Une fois en bas, un peu remis de ma surprise, je constate que ça boit, ça fume -ah! cool on peut fumer-, que ça discute à toutes les tables et qu’au bar les silencieux de service qui sont là pour se murger éclusent verre après verre. Un vrai bar quoi! Mon guide s’est volatilisé, aucune importance, je suis « the place to be ».

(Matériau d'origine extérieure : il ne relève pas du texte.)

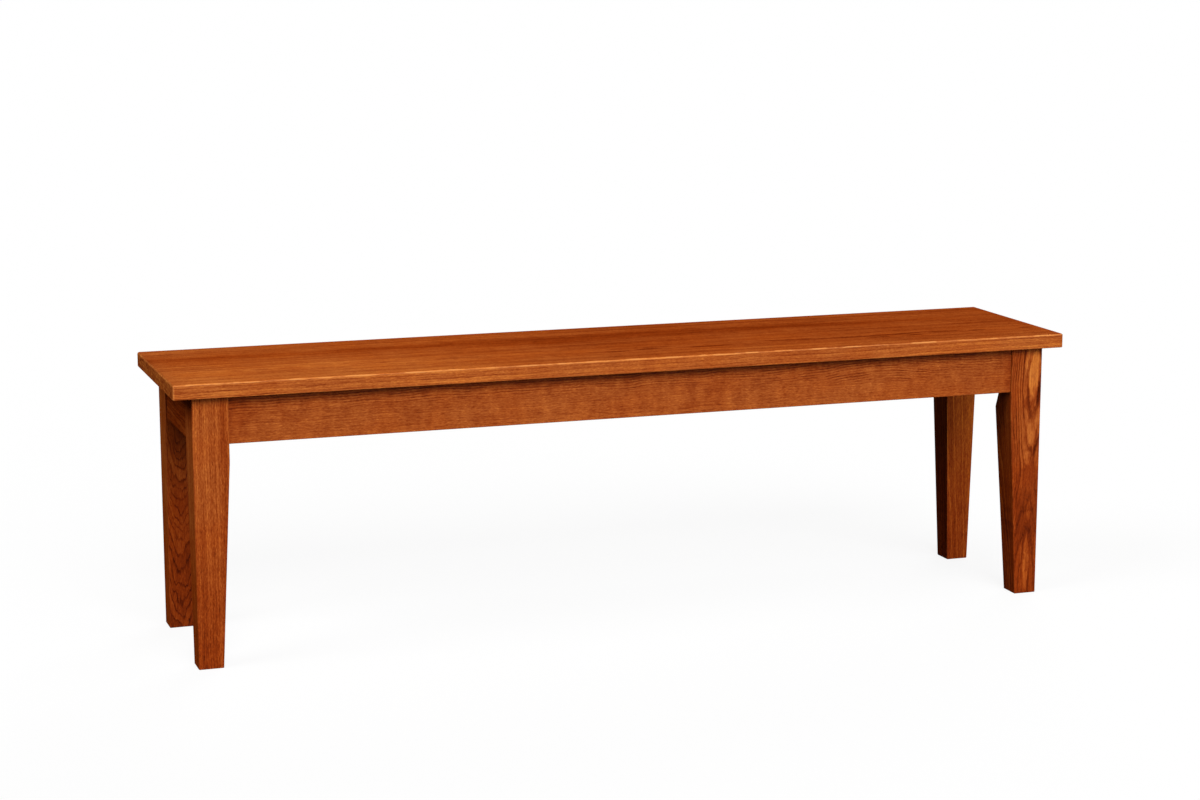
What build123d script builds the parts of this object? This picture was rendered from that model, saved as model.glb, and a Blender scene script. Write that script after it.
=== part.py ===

Des têtes me sont familières, mon dentiste adjoint au maire, le notaire de mon troisième divorce, deux artistes que je connais bien, François D. et Olivier C. attablés devant bon nombre de pintes vides et un dessin de Léonard De Vinci. La discussion a l’air sérieuse. Je m’enfonce dans la salle et j’aperçois Arno P. acteur (et mon voisin du 3ème dans l’immeuble), engagé dans un monologue théâtral qui a l’air de subjuguer son auditoire; je le connais assez pour savoir qu’il est surtout là pour draguer. 2 tables plus loin je vois Argatti qui bien sûr est toujours dans les bons plans pour placer ses croutes.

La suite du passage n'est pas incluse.